Exactly the lines from the one that contains "points = [vertex.co" to the one that contains "obj.matrix_world = Matrix.Identity(4)", both lines included, should be copied, and no others.

▶ _Data block_
________________________

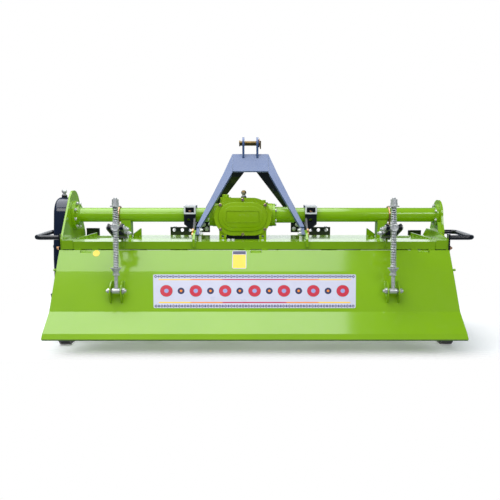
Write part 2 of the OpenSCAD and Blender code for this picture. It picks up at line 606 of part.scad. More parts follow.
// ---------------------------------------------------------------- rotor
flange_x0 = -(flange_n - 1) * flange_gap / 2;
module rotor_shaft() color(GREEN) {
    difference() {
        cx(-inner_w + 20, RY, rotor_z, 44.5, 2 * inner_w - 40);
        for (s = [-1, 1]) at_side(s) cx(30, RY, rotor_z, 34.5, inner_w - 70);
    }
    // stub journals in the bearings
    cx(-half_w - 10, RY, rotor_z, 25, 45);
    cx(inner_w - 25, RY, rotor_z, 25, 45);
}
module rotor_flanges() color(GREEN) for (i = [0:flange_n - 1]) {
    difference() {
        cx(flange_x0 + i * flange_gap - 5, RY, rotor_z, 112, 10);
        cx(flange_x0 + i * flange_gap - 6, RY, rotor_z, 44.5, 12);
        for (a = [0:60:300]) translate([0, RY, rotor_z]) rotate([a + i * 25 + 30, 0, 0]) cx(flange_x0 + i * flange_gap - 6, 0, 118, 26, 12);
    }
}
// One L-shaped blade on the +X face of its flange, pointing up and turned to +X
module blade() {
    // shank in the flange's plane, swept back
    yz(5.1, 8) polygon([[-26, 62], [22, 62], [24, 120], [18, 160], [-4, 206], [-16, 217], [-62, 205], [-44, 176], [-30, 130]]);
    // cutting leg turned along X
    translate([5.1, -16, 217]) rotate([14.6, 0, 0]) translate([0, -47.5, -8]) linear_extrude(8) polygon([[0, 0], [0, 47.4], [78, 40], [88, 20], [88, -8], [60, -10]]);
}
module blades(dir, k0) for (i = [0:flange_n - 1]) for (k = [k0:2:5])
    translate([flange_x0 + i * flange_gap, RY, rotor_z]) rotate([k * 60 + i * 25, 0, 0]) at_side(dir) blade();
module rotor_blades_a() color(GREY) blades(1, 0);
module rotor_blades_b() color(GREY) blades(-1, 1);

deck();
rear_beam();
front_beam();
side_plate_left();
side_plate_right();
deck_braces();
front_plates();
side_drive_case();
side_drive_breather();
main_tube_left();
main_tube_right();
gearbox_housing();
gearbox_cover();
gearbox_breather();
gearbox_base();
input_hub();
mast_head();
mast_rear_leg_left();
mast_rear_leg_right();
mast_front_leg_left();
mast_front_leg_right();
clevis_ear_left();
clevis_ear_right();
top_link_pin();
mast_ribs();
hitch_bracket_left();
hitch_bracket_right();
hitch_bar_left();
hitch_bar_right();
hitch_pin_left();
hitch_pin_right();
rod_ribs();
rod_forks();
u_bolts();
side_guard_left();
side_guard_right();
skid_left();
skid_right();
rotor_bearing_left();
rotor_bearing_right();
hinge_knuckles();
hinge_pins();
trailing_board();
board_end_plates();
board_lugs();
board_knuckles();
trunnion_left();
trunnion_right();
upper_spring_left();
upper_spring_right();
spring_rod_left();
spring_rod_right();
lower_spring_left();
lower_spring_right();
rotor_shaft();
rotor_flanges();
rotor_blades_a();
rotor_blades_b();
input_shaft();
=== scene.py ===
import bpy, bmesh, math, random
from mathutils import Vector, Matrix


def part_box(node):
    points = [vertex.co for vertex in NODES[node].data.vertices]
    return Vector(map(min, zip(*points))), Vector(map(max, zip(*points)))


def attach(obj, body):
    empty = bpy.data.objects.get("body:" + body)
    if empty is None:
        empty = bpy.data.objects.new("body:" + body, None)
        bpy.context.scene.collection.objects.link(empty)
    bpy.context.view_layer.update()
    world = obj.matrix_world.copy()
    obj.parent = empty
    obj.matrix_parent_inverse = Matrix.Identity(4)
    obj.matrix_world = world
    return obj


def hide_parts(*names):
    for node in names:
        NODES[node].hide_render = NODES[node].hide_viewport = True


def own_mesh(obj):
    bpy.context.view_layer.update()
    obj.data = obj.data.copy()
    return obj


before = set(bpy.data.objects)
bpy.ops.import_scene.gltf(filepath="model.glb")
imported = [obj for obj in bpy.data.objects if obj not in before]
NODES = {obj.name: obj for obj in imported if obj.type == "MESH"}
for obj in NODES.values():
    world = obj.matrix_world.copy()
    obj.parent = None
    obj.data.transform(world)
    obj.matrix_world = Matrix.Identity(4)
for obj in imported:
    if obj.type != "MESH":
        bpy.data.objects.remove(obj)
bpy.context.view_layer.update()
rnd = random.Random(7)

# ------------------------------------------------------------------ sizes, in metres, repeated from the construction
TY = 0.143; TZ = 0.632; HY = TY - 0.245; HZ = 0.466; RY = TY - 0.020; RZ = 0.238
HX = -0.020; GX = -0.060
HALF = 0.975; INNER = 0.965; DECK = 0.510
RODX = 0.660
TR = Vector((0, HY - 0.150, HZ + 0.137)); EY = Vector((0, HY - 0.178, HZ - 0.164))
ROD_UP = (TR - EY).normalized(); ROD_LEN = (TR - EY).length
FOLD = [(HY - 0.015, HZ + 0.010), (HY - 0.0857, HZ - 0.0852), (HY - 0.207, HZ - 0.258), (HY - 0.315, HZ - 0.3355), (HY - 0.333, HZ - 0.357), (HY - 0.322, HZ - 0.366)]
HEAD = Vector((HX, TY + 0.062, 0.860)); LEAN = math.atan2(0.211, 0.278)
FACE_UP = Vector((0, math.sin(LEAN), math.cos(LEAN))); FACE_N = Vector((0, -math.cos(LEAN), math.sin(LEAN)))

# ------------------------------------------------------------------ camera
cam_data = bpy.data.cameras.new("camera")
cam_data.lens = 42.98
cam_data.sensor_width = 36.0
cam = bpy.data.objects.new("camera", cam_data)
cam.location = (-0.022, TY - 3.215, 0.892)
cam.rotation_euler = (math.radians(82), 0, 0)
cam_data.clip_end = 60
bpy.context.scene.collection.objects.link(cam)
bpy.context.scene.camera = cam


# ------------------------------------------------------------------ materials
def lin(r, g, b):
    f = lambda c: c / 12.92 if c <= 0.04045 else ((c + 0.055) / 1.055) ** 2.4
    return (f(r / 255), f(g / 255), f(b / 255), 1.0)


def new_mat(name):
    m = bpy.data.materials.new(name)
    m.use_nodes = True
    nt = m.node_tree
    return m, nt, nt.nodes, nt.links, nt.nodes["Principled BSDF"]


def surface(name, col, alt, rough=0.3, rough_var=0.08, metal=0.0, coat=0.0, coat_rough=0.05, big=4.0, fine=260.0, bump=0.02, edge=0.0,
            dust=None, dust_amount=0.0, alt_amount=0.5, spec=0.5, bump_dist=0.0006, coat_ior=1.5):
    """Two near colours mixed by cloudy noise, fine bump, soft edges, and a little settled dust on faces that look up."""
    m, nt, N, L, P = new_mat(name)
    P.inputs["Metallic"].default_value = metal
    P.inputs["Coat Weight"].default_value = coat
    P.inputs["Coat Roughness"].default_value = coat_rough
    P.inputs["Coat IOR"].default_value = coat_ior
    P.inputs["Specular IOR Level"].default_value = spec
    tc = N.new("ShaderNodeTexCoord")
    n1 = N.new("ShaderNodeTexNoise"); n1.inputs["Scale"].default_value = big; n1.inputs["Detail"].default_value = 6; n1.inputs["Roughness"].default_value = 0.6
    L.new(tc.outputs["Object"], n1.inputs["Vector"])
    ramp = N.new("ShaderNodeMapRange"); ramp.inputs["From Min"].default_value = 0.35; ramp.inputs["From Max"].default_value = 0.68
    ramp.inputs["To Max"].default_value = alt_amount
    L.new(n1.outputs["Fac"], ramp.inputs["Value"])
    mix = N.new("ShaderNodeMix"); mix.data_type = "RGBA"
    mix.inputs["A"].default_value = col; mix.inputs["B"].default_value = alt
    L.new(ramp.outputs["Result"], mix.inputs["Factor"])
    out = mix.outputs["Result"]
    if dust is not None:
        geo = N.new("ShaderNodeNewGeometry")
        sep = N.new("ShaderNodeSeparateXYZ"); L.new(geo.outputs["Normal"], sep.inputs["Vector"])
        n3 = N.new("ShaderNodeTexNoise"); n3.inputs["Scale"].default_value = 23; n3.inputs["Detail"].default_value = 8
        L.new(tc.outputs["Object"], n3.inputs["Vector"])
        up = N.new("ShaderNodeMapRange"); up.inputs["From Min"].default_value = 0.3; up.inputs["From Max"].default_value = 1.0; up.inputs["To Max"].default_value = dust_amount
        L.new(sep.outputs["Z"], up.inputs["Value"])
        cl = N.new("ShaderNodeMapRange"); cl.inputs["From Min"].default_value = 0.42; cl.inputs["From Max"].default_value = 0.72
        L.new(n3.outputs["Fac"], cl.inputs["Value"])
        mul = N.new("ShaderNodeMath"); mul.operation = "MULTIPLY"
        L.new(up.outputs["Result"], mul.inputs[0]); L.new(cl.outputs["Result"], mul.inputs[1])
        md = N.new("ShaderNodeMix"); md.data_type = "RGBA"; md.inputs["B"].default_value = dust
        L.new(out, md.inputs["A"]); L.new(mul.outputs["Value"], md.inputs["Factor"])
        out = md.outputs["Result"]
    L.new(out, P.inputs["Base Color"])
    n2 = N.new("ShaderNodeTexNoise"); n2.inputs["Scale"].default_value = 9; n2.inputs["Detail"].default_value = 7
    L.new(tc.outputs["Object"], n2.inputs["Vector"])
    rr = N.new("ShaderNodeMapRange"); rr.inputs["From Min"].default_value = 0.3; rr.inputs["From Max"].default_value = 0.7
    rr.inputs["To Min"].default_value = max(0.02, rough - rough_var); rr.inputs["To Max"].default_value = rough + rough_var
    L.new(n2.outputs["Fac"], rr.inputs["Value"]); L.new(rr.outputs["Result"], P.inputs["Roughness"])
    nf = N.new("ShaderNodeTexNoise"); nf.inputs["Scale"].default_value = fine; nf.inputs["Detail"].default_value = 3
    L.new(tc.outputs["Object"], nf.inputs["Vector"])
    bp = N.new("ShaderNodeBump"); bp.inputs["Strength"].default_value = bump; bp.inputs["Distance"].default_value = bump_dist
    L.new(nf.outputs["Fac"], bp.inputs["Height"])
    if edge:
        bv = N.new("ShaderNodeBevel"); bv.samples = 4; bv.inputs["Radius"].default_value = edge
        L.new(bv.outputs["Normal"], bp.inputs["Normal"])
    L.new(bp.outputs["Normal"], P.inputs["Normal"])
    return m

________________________

▶ _Response to the exercise_
    points = [vertex.co for vertex in NODES[node].data.vertices]
    return Vector(map(min, zip(*points))), Vector(map(max, zip(*points)))


def attach(obj, body):
    empty = bpy.data.objects.get("body:" + body)
    if empty is None:
        empty = bpy.data.objects.new("body:" + body, None)
        bpy.context.scene.collection.objects.link(empty)
    bpy.context.view_layer.update()
    world = obj.matrix_world.copy()
    obj.parent = empty
    obj.matrix_parent_inverse = Matrix.Identity(4)
    obj.matrix_world = world
    return obj


def hide_parts(*names):
    for node in names:
        NODES[node].hide_render = NODES[node].hide_viewport = True


def own_mesh(obj):
    bpy.context.view_layer.update()
    obj.data = obj.data.copy()
    return obj


before = set(bpy.data.objects)
bpy.ops.import_scene.gltf(filepath="model.glb")
imported = [obj for obj in bpy.data.objects if obj not in before]
NODES = {obj.name: obj for obj in imported if obj.type == "MESH"}
for obj in NODES.values():
    world = obj.matrix_world.copy()
    obj.parent = None
    obj.data.transform(world)
    obj.matrix_world = Matrix.Identity(4)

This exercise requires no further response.